# SAC-CHI w/points CHI-WAS w/$: workable?



## chris (Aug 9, 2017)

Amtrak novice here so be easy on me. Planning a cross-country trip, SAC-WAS via CHI, and have found the most optimum plan for me, considering my Guest Rewards points balance, is to book 2 separate legs. Sac - Chi on points and then Chi - Was with $. Just wondering how booking two separate legs would effect the second leg if the first one comes in too late to catch my second leg connection. Is it like airlines that would definitely take care of you if this was all booked on one ticket and a first leg delay caused you to miss the next flight, but if I tried to book such a trip with 2 separate bookings and the first one made me late for the second one, they could care less I missed my next flight and wouldn't do a thing to help since they were 2 entirely different bookings? Hope this is making sense. With Amtrak I can't see any other way to use points on part of a trip and cash on another part via one booking.

Any help or advice would be greatly appreciated!


----------



## the_traveler (Aug 9, 2017)

Technically, when you book from point A to point B, your trip ends at point B - even if you have another from point B to point C. But you can and should call an agent and have both associated with each other. (If you call, the agent could book both for you.)


----------



## chris (Aug 9, 2017)

So I managed to work out a SAC-WAS online, no problem. But I can't get a EUG-SAC connection to come up for the entire route. I can get an Empire Builder route easy enough, but a big reason for this trip is the Zephyr route, so going north is not an option for me. I can easily bring up the overnight EUG-SAC leg that comes in 4 or 5 hours ahead of the Zephyr leg. But when I called to see if they could combine that leg with the rest of the trip they said the option wasn't coming up on their computers and couldn't combine them. She said the option was available on other dates but that there must be some sort of track problem or something on the particular date I was looking at. Which leads me to believe there is some sort of miscommunication here. If there was some sort of track problem, why am I seeing no such thing and can easily book this particular leg no problem?

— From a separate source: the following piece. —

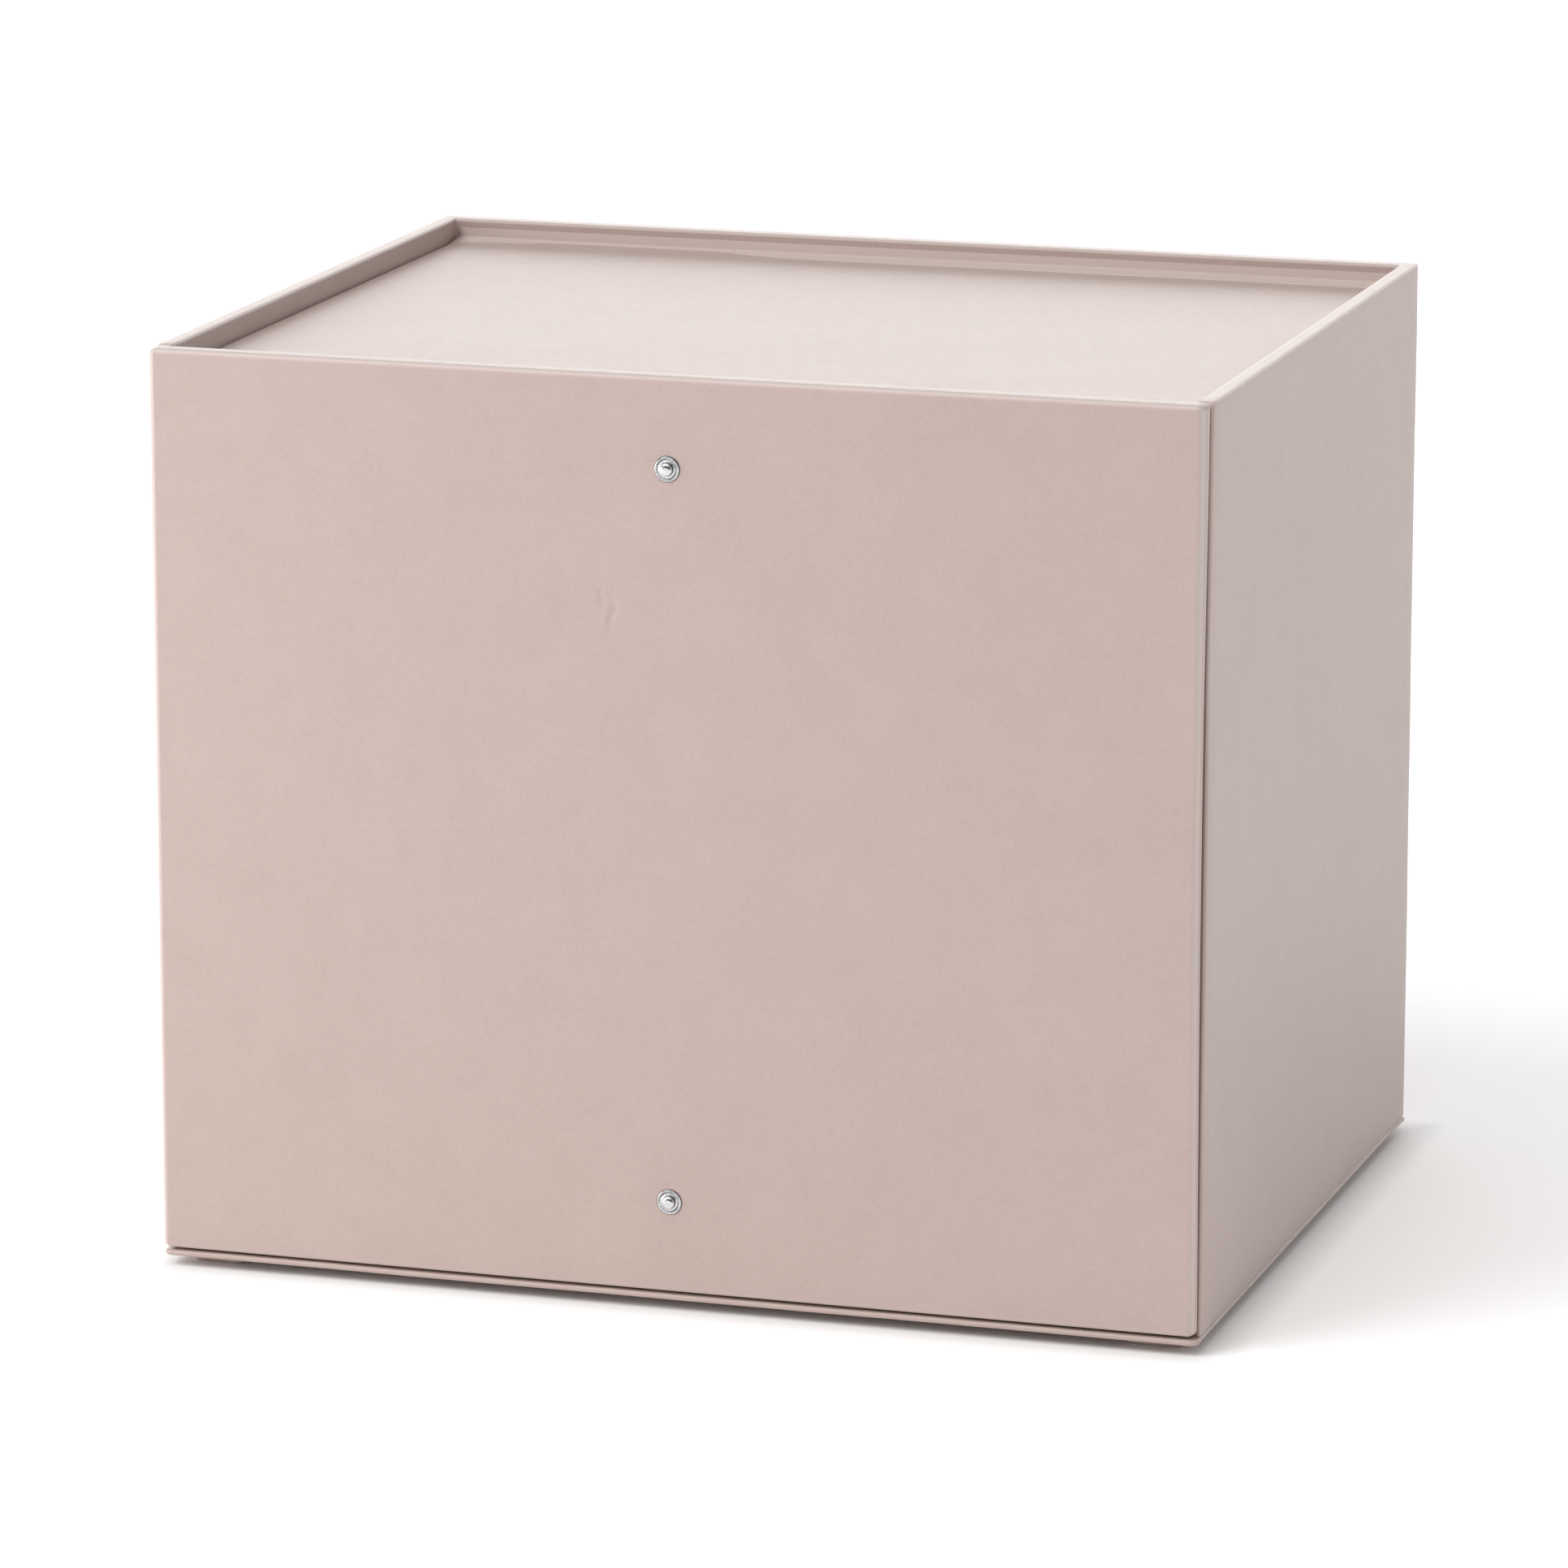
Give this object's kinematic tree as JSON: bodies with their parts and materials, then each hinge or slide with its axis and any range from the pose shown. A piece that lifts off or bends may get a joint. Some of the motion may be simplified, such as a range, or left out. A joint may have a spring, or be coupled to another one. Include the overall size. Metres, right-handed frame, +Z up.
{
  "type": "archival box",
  "caption": "Covered-board archival storage box with a side-hung front door, a recessed lid under a raised rim, press studs on the door and low corner feet.",
  "frame": {"origin": "on the floor, under the middle of the closed box", "axes": "+Z up, +X to the right seen from the door, door facing -Y"},
  "size_m": [0.38, 0.3124, 0.331],
  "materials": {
    "covering": "fine-grained beige leatherette covering, soft satin",
    "lining": "plain matt lining paper",
    "greyboard": "dense grey board",
    "foot_covering": "same leatherette covering as the walls",
    "stud_plating": "bright nickel-chrome plating",
    "socket_plating": "plain nickel plating"
  },
  "bodies": {
    "carcass": {"left_wall_board": "greyboard", "right_wall_board": "greyboard", "rear_wall_board": "greyboard", "body_cover": "covering", "left_wall_lining": "lining", "right_wall_lining": "lining", "rear_wall_lining": "lining", "base_board": "greyboard", "base_cover": "covering", "floor_board": "greyboard", "floor_lining": "lining", "upper_front_rail": "covering", "lower_front_rail": "covering", "left_lid_ledge": "covering", "right_lid_ledge": "covering", "rear_lid_ledge": "covering", "front_left_foot": "foot_covering", "front_right_foot": "foot_covering", "rear_left_foot": "foot_covering", "rear_right_foot": "foot_covering", "upper_rail_stud": "socket_plating", "upper_rail_cap": "socket_plating", "lower_rail_stud": "socket_plating", "lower_rail_cap": "socket_plating", "door_hinge_cloth": "covering", "lid_hinge_cloth": "covering"},
    "door": {"door_board": "greyboard", "door_cover": "covering", "door_lining": "lining", "upper_outer_stud": "stud_plating", "upper_socket": "socket_plating", "lower_outer_stud": "stud_plating", "lower_socket": "socket_plating"},
    "lid": {"lid_board": "greyboard", "lid_cover": "covering", "lid_lining": "lining"}
  },
  "joints": [
    {"name": "door_hinge", "type": "hinge", "parent": "carcass", "child": "door", "pos_m": [-0.19, -0.1446, 0.1655], "axis": [0, 0, -1], "range_deg": [0, 180], "deforming": ["door_hinge_cloth"]},
    {"name": "lid_hinge", "type": "hinge", "parent": "carcass", "child": "lid", "pos_m": [0, 0.1467, 0.323], "axis": [-1, 0, 0], "range_deg": [0, 97], "deforming": ["lid_hinge_cloth"]}
  ]
}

But not happening. She said only way for those dates was to book 2 separate tickets and pray your first leg doesn't come in too late. (The first leg that she said she couldn't see on her computer.) Great.

Any other ideas? Maybe a HUCA occasion?


----------



## chris (Aug 9, 2017)

O.k., so if it's not a published route, they can't guarantee anything with separate leg bookings, even if they manually "combine" the legs after the fact. Which leads me to wonder why bother manually "combining" them if it really doesn't help. A very nice rep did suggest that if you do happen to miss a connection you may have a chance at some compensation if you plead your case well, but again, nothing guaranteed. So basically, if you miss a connection, you just have to hope you talk to an agent who is in a good mood. Guess Clint sums this whole thing up best: "You've got to ask yourself one question. Do I feel lucky? Well do ya, punk?"


----------



## the_traveler (Aug 9, 2017)

Call again, and if you get the same answer ask for a Supervisor!


----------



## Lonestar648 (Aug 9, 2017)

ALways try again and/or ask for a supervisor. a call back may give you a more experienced agent, also the supervisor should be more experienced and have more authority.


----------